● JOB
Start at the line containing "for name, shape" and stop at the line containing "for node in"; copy those lines exactly, both ends included, and no others.

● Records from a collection
## START

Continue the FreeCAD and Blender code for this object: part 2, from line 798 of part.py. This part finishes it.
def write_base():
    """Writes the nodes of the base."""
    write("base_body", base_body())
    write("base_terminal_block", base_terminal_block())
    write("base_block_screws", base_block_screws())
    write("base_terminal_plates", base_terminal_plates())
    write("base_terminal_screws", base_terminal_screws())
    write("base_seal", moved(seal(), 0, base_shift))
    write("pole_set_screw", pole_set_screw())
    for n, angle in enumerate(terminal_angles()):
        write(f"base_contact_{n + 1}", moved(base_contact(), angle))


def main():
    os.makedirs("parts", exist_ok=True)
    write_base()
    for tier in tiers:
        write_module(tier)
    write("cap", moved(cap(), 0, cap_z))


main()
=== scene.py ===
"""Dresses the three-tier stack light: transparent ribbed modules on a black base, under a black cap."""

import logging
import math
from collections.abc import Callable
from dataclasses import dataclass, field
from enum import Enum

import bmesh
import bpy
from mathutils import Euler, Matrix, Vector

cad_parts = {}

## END
## START

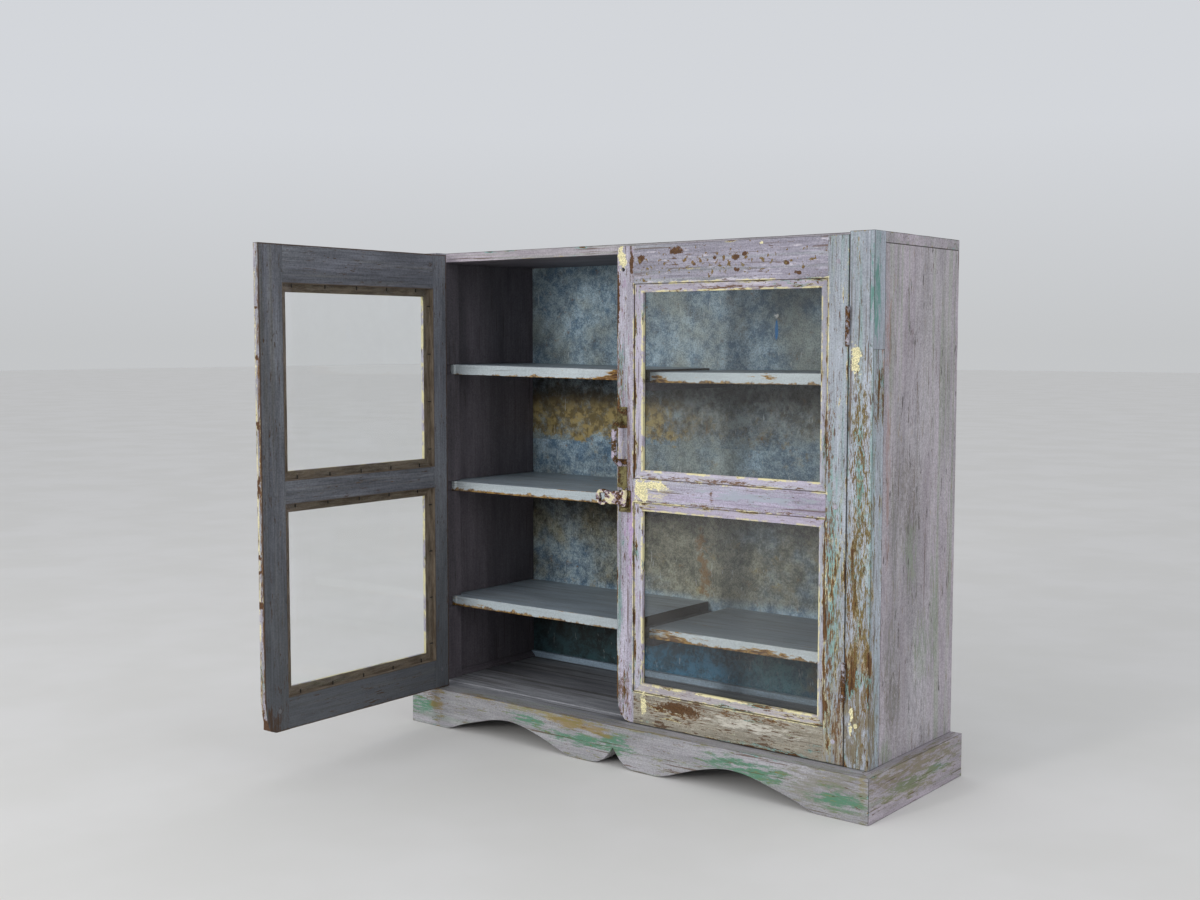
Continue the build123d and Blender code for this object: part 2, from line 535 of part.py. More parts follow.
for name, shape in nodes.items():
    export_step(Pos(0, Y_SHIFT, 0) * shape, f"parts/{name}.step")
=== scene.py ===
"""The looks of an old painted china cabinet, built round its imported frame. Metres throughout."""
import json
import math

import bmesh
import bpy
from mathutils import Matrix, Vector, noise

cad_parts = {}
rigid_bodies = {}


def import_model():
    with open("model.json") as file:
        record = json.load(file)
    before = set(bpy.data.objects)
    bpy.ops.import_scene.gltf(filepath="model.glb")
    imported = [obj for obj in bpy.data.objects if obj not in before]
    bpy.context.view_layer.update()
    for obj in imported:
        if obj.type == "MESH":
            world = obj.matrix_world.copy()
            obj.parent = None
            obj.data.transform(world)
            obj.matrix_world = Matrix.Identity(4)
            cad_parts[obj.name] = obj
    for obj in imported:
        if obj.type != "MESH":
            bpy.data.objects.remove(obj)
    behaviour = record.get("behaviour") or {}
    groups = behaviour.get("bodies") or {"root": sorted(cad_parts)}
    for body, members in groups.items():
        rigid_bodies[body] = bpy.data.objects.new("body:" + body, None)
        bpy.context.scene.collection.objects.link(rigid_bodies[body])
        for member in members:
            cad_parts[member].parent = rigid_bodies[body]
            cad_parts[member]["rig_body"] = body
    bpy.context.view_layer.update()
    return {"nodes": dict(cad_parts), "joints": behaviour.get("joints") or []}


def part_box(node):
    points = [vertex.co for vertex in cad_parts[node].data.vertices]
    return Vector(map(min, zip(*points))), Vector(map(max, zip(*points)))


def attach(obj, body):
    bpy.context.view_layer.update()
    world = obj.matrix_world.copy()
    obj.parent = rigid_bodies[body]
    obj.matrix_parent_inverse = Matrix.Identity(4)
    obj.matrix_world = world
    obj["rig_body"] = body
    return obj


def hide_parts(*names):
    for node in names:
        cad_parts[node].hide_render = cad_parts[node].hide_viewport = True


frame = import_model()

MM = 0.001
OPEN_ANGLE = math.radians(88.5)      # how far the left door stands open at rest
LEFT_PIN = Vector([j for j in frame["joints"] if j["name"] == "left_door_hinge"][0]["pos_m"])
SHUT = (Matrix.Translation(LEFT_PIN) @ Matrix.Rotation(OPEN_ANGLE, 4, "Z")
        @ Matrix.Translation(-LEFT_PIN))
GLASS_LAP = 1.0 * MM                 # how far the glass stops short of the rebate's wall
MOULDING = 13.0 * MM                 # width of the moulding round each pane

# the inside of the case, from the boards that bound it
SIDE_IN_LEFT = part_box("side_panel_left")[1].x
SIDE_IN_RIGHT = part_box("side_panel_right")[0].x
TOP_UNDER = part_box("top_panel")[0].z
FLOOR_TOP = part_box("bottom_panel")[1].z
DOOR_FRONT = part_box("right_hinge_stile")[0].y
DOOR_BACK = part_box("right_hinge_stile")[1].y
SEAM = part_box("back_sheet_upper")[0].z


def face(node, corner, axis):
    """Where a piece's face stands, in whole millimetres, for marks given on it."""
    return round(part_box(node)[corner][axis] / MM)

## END

● SOLUTION TO THIS TASK
for name, shape in nodes.items():
    export_step(Pos(0, Y_SHIFT, 0) * shape, f"parts/{name}.step")
=== scene.py ===
"""The looks of an old painted china cabinet, built round its imported frame. Metres throughout."""
import json
import math

import bmesh
import bpy
from mathutils import Matrix, Vector, noise

cad_parts = {}
rigid_bodies = {}


def import_model():
    with open("model.json") as file:
        record = json.load(file)
    before = set(bpy.data.objects)
    bpy.ops.import_scene.gltf(filepath="model.glb")
    imported = [obj for obj in bpy.data.objects if obj not in before]
    bpy.context.view_layer.update()
    for obj in imported:
        if obj.type == "MESH":
            world = obj.matrix_world.copy()
            obj.parent = None
            obj.data.transform(world)
            obj.matrix_world = Matrix.Identity(4)
            cad_parts[obj.name] = obj
    for obj in imported:
        if obj.type != "MESH":
            bpy.data.objects.remove(obj)
    behaviour = record.get("behaviour") or {}
    groups = behaviour.get("bodies") or {"root": sorted(cad_parts)}
    for body, members in groups.items():
        rigid_bodies[body] = bpy.data.objects.new("body:" + body, None)
        bpy.context.scene.collection.objects.link(rigid_bodies[body])
        for member in members:
            cad_parts[member].parent = rigid_bodies[body]
            cad_parts[member]["rig_body"] = body
    bpy.context.view_layer.update()
    return {"nodes": dict(cad_parts), "joints": behaviour.get("joints") or []}


def part_box(node):
    points = [vertex.co for vertex in cad_parts[node].data.vertices]
    return Vector(map(min, zip(*points))), Vector(map(max, zip(*points)))


def attach(obj, body):
    bpy.context.view_layer.update()
    world = obj.matrix_world.copy()
    obj.parent = rigid_bodies[body]
    obj.matrix_parent_inverse = Matrix.Identity(4)
    obj.matrix_world = world
    obj["rig_body"] = body
    return obj


def hide_parts(*names):
    for node in names:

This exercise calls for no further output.